Do this -
Would you quote the material below in full and unchanged?

══════════════════════════════

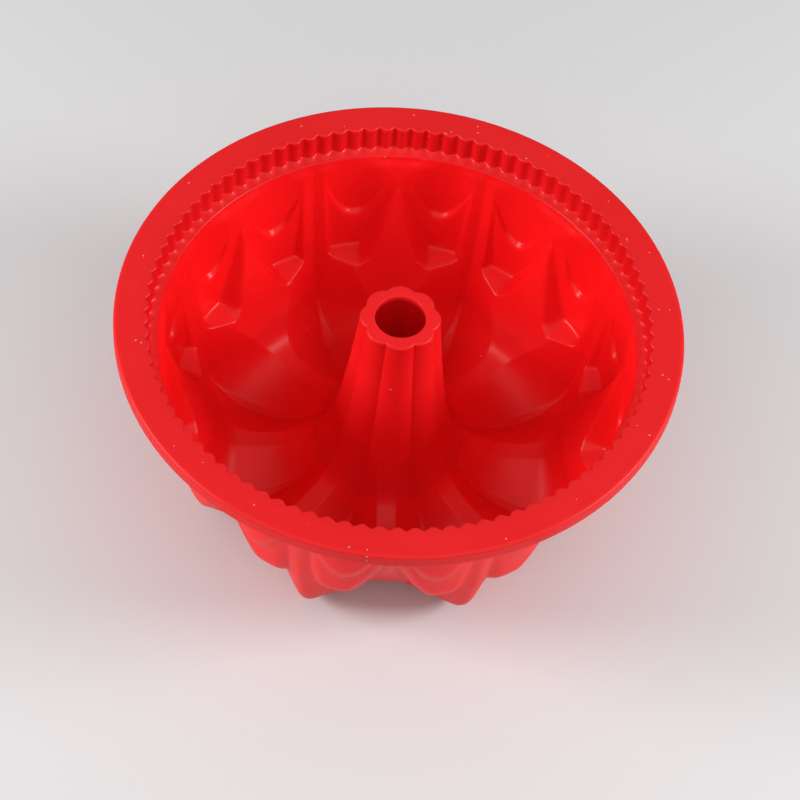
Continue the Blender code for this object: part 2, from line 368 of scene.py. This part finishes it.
def rib_wave():
    """1 on the round back of a rib and 0 in the groove between two."""
    back = np.cos(column_angles() * RIBS / 2.0) ** 2
    base = math.sqrt(GROOVE_ROUND)
    return (np.sqrt(back + GROOVE_ROUND) - base) / (math.sqrt(1.0 + GROOVE_ROUND) - base)


def collar_radius(share):
    """Radius of the ribbed face; share is 1 for whole ribs and 0 for none."""
    ribs = RIB_NOTCH_RADIUS + (RIB_CREST_RADIUS - RIB_NOTCH_RADIUS) * rib_wave()
    return ribs * share + (RIB_CREST_RADIUS + RIB_NOTCH_RADIUS) / 2.0 * (1.0 - share)


def lip_rows():
    low = HEIGHT - LIP_DROP
    rows = arc_rows(RIM_RADIUS - LIP_EDGE, low + LIP_EDGE, LIP_EDGE, -90, 0, 4)
    corner = arc_rows(RIM_RADIUS - LIP_BEND, HEIGHT - LIP_BEND, LIP_BEND, 0, 90, 8)
    rows += line_rows(rows[-1], corner[0], 4)
    return rows + corner


def flange_rows(first):
    inner = ring(collar_radius(1.0) + COLLAR_EDGE, HEIGHT)
    return line_rows(first, inner, 12) + [inner]


def collar_rows():
    """The rounded inner edge of the flange, the upright ribs, and their curved ends."""
    ribs = collar_radius(1.0)
    rows = bend_rows(ribs, HEIGHT, COLLAR_EDGE, -COLLAR_EDGE, BEND_STEPS)
    upright = ring(ribs - COLLAR_LEAN, HEIGHT - RIB_END_DEPTH)
    rows += line_rows(rows[-1], upright, 8) + [upright]
    for step in range(1, RIB_END_STEPS):
        part = step / RIB_END_STEPS
        inward = part ** RIB_END_POWER
        start = collar_radius(1.0 - part ** RIB_FADE_POWER) - COLLAR_LEAN
        depth = RIB_END_DEPTH + (COLLAR_DEPTH - RIB_END_DEPTH) * part
        radius = start + (WALL_TOP_RADIUS - start) * inward
        rows.append(ring(radius, HEIGHT - depth))
    return rows


def surface_rows(radius, depth):
    return [ring(r * RIM_RADIUS, HEIGHT - d * RIM_RADIUS) for r, d in zip(radius, depth)]


def soften(points, rounds):
    """Round the creases of a stack of rows, leaving its first and last rows alone."""
    points = points.copy()
    for _ in range(rounds):
        around = (np.roll(points, 1, axis=1) + 2.0 * points + np.roll(points, -1, axis=1)) / 4.0
        points[1:-1] = (around[:-2] + 2.0 * around[1:-1] + around[2:]) / 4.0
    return points


def grid_normals(points, closed):
    """Normals at the points of a stack of rows, towards the cake on the baking surface."""
    if closed:
        after = np.roll(points, -1, axis=0)
    else:
        after = points[1:]
        points = points[:-1]
    across = np.roll(points, -1, axis=1)
    after_across = np.roll(after, -1, axis=1)
    faces = np.cross(after_across - points, after - across)
    corners = faces + np.roll(faces, 1, axis=1)
    if closed:
        total = corners + np.roll(corners, 1, axis=0)
    else:
        total = np.zeros((corners.shape[0] + 1,) + corners.shape[1:])
        total[:-1] += corners
        total[1:] += corners
    length = np.linalg.norm(total, axis=-1, keepdims=True)
    return total / np.maximum(length, 1e-12)


def baking_rows():
    """The wall, the floor and the tube as three stacks of rows that follow on."""
    phi = from_crease(column_angles())
    wall = surface_rows(*wall_surface(phi))
    floor_stations = np.linspace(WALL_END, FLOOR_END, FLOOR_ROWS + 1)[1:, None]
    floor = surface_rows(*star(phi[None, :], floor_stations))
    tube_stations = np.linspace(FLOOR_END, TUBE_END, TUBE_ROWS + 1)[1:, None]
    tube = surface_rows(*star(phi[None, :], tube_stations))
    return wall, floor, tube


def underside(points):
    """The outer face of the moulding, one wall away from the baking surface."""
    smooth = soften(points, SMOOTH_BEFORE)
    outside = smooth - grid_normals(smooth, closed=False) * WALL
    outside[:, :, 2] = np.maximum(outside[:, :, 2], 0.0)
    return soften(outside, SMOOTH_AFTER)


def crown_rows(last):
    """From the top of the tube over its rounded edge, across the crown and into the hole."""
    rim = np.hypot(last[:, 0], last[:, 1])
    rows = line_rows(last, ring(rim, HEIGHT - CROWN_EDGE), 2)
    rows += bend_rows(
        rim, HEIGHT, -CROWN_EDGE, -CROWN_EDGE, BEND_STEPS, upright_first=True, first=0,
    )
    inner = ring(TUBE_HOLE_RADIUS + HOLE_EDGE, HEIGHT)
    rows += line_rows(rows[-1], inner, 6) + [inner]
    return rows + bend_rows(TUBE_HOLE_RADIUS, HEIGHT, HOLE_EDGE, -HOLE_EDGE, 3)


def crown_under_rows(first_tube_row):
    """From the bottom of the hole out under the crown, towards the inside of the tube."""
    inner = np.hypot(first_tube_row[:, 0], first_tube_row[:, 1])
    low = HEIGHT - CROWN_THICKNESS
    hole = ring(TUBE_HOLE_RADIUS, low)
    edge = ring(inner - CROWN_INSET, low)
    return [hole] + line_rows(hole, edge, 4) + [edge]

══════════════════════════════

Response -
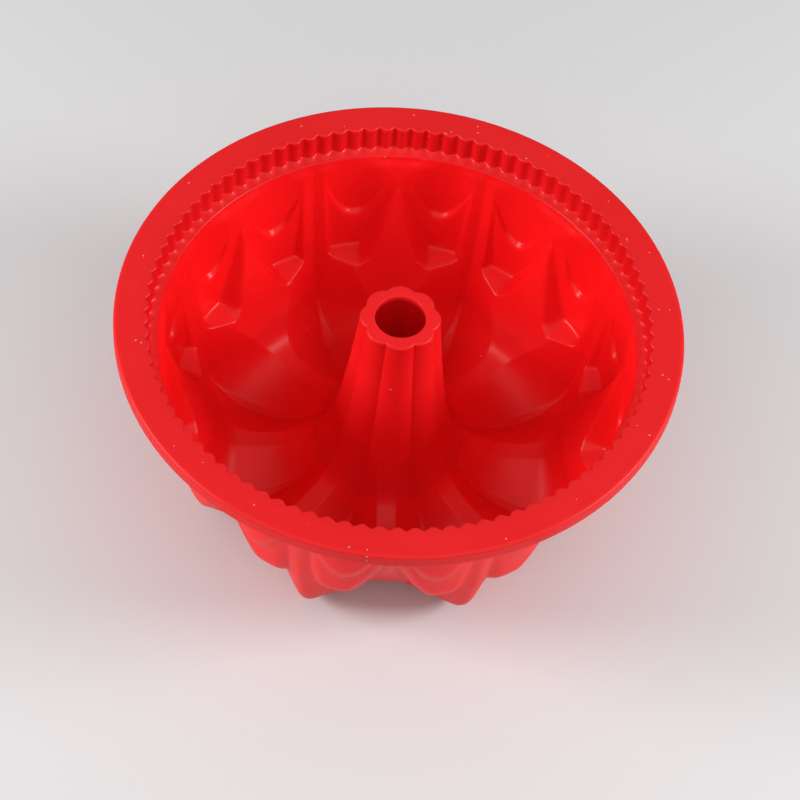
Continue the Blender code for this object: part 2, from line 368 of scene.py. This part finishes it.
def rib_wave():
    """1 on the round back of a rib and 0 in the groove between two."""
    back = np.cos(column_angles() * RIBS / 2.0) ** 2
    base = math.sqrt(GROOVE_ROUND)
    return (np.sqrt(back + GROOVE_ROUND) - base) / (math.sqrt(1.0 + GROOVE_ROUND) - base)


def collar_radius(share):
    """Radius of the ribbed face; share is 1 for whole ribs and 0 for none."""
    ribs = RIB_NOTCH_RADIUS + (RIB_CREST_RADIUS - RIB_NOTCH_RADIUS) * rib_wave()
    return ribs * share + (RIB_CREST_RADIUS + RIB_NOTCH_RADIUS) / 2.0 * (1.0 - share)


def lip_rows():
    low = HEIGHT - LIP_DROP
    rows = arc_rows(RIM_RADIUS - LIP_EDGE, low + LIP_EDGE, LIP_EDGE, -90, 0, 4)
    corner = arc_rows(RIM_RADIUS - LIP_BEND, HEIGHT - LIP_BEND, LIP_BEND, 0, 90, 8)
    rows += line_rows(rows[-1], corner[0], 4)
    return rows + corner


def flange_rows(first):
    inner = ring(collar_radius(1.0) + COLLAR_EDGE, HEIGHT)
    return line_rows(first, inner, 12) + [inner]


def collar_rows():
    """The rounded inner edge of the flange, the upright ribs, and their curved ends."""
    ribs = collar_radius(1.0)
    rows = bend_rows(ribs, HEIGHT, COLLAR_EDGE, -COLLAR_EDGE, BEND_STEPS)
    upright = ring(ribs - COLLAR_LEAN, HEIGHT - RIB_END_DEPTH)
    rows += line_rows(rows[-1], upright, 8) + [upright]
    for step in range(1, RIB_END_STEPS):
        part = step / RIB_END_STEPS
        inward = part ** RIB_END_POWER
        start = collar_radius(1.0 - part ** RIB_FADE_POWER) - COLLAR_LEAN
        depth = RIB_END_DEPTH + (COLLAR_DEPTH - RIB_END_DEPTH) * part
        radius = start + (WALL_TOP_RADIUS - start) * inward
        rows.append(ring(radius, HEIGHT - depth))
    return rows


def surface_rows(radius, depth):
    return [ring(r * RIM_RADIUS, HEIGHT - d * RIM_RADIUS) for r, d in zip(radius, depth)]


def soften(points, rounds):
    """Round the creases of a stack of rows, leaving its first and last rows alone."""
    points = points.copy()
    for _ in range(rounds):
        around = (np.roll(points, 1, axis=1) + 2.0 * points + np.roll(points, -1, axis=1)) / 4.0
        points[1:-1] = (around[:-2] + 2.0 * around[1:-1] + around[2:]) / 4.0
    return points


def grid_normals(points, closed):
    """Normals at the points of a stack of rows, towards the cake on the baking surface."""
    if closed:
        after = np.roll(points, -1, axis=0)
    else:
        after = points[1:]
        points = points[:-1]
    across = np.roll(points, -1, axis=1)
    after_across = np.roll(after, -1, axis=1)
    faces = np.cross(after_across - points, after - across)
    corners = faces + np.roll(faces, 1, axis=1)
    if closed:
        total = corners + np.roll(corners, 1, axis=0)
    else:
        total = np.zeros((corners.shape[0] + 1,) + corners.shape[1:])
        total[:-1] += corners
        total[1:] += corners
    length = np.linalg.norm(total, axis=-1, keepdims=True)
    return total / np.maximum(length, 1e-12)


def baking_rows():
    """The wall, the floor and the tube as three stacks of rows that follow on."""
    phi = from_crease(column_angles())
    wall = surface_rows(*wall_surface(phi))
    floor_stations = np.linspace(WALL_END, FLOOR_END, FLOOR_ROWS + 1)[1:, None]
    floor = surface_rows(*star(phi[None, :], floor_stations))
    tube_stations = np.linspace(FLOOR_END, TUBE_END, TUBE_ROWS + 1)[1:, None]
    tube = surface_rows(*star(phi[None, :], tube_stations))
    return wall, floor, tube


def underside(points):
    """The outer face of the moulding, one wall away from the baking surface."""
    smooth = soften(points, SMOOTH_BEFORE)
    outside = smooth - grid_normals(smooth, closed=False) * WALL
    outside[:, :, 2] = np.maximum(outside[:, :, 2], 0.0)
    return soften(outside, SMOOTH_AFTER)


def crown_rows(last):
    """From the top of the tube over its rounded edge, across the crown and into the hole."""
    rim = np.hypot(last[:, 0], last[:, 1])
    rows = line_rows(last, ring(rim, HEIGHT - CROWN_EDGE), 2)
    rows += bend_rows(
        rim, HEIGHT, -CROWN_EDGE, -CROWN_EDGE, BEND_STEPS, upright_first=True, first=0,
    )
    inner = ring(TUBE_HOLE_RADIUS + HOLE_EDGE, HEIGHT)
    rows += line_rows(rows[-1], inner, 6) + [inner]
    return rows + bend_rows(TUBE_HOLE_RADIUS, HEIGHT, HOLE_EDGE, -HOLE_EDGE, 3)


def crown_under_rows(first_tube_row):
    """From the bottom of the hole out under the crown, towards the inside of the tube."""
    inner = np.hypot(first_tube_row[:, 0], first_tube_row[:, 1])
    low = HEIGHT - CROWN_THICKNESS
    hole = ring(TUBE_HOLE_RADIUS, low)
    edge = ring(inner - CROWN_INSET, low)
    return [hole] + line_rows(hole, edge, 4) + [edge]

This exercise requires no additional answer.